Weisser and his wife visited Trapp. The cantor shook his hand. Trapp cried. He took off two rings that had swastikas, asking Weisser to get rid of them. They spoke for several hours. The Weissers left, and with them they took cartons of [Fascist] flags, hate-filled literature, and, tellingly, Trapp’s Ku Klux Klan robes. Larry Trapp was cleaning his life.
Trapp apologized for all he had done. In early 1992, Trapp announced that he was studying Judaism. Eventually his illness made him unable to take care of himself. The Weissers invited him to move in with them, where Mrs. Weisser took care of him after giving up her job. Trapp completed his conversion to Judaism in June 1992. He died at age forty-three the following September. Larry Trapp, former Klan leader, former [Axis] sympathizer, was buried in a Jewish cemetery.
Uriel Heilman wrote in 2015 that at least ‘400 descendants of Nazis have converted to Judaism and moved to Israel, according to filmmakers who made a documentary about the phenomenon several years ago’, presumably referring to the 2011 documentary Hitler’s Children, though I am unsure if anybody has verified this estimate.
Lastly, while not necessarily related to any Axis staff, there is a comparable parallel with Afrikaners settling in occupied Palestine:
Among the first Afrikaner converts to make aliyah were the Taljaards from Randfontein, a gold-mining city near Johannesburg.
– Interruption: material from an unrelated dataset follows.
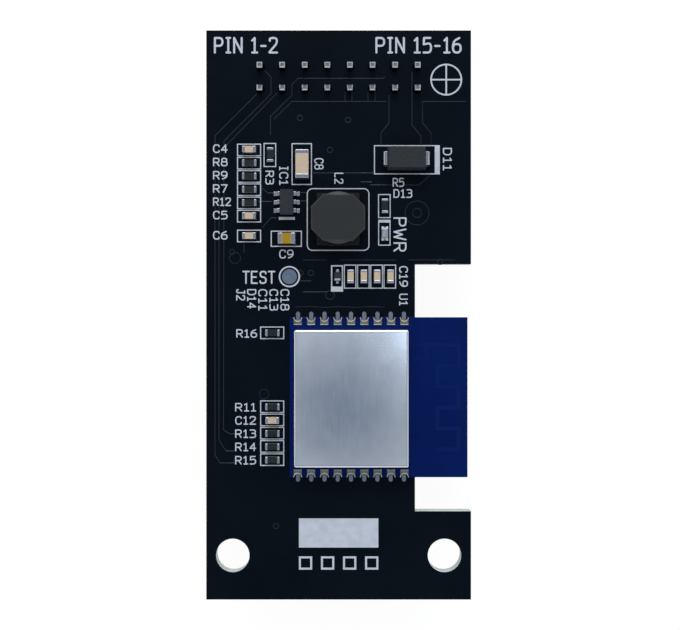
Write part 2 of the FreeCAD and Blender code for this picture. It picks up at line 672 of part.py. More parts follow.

They came in the mid-1990s and began raising sheep in the settlement of Susya, where they were often involved in violent clashes with Palestinians from nearby villages in the South Hebron Hills. Jacob, the eldest of 14 children in the family, was killed in a tractor accident several years ago. He once famously told an Israeli television reporter that he “loved” the apartheid system and thought it was “the best thing in the world.”
I once read a rumour about an Afrikaner converting to Judaism in the 1990s and settling in the occupation because he couldn’t get enough of apartheid. It sounds like a joke, but I would not dismiss it out of hand either.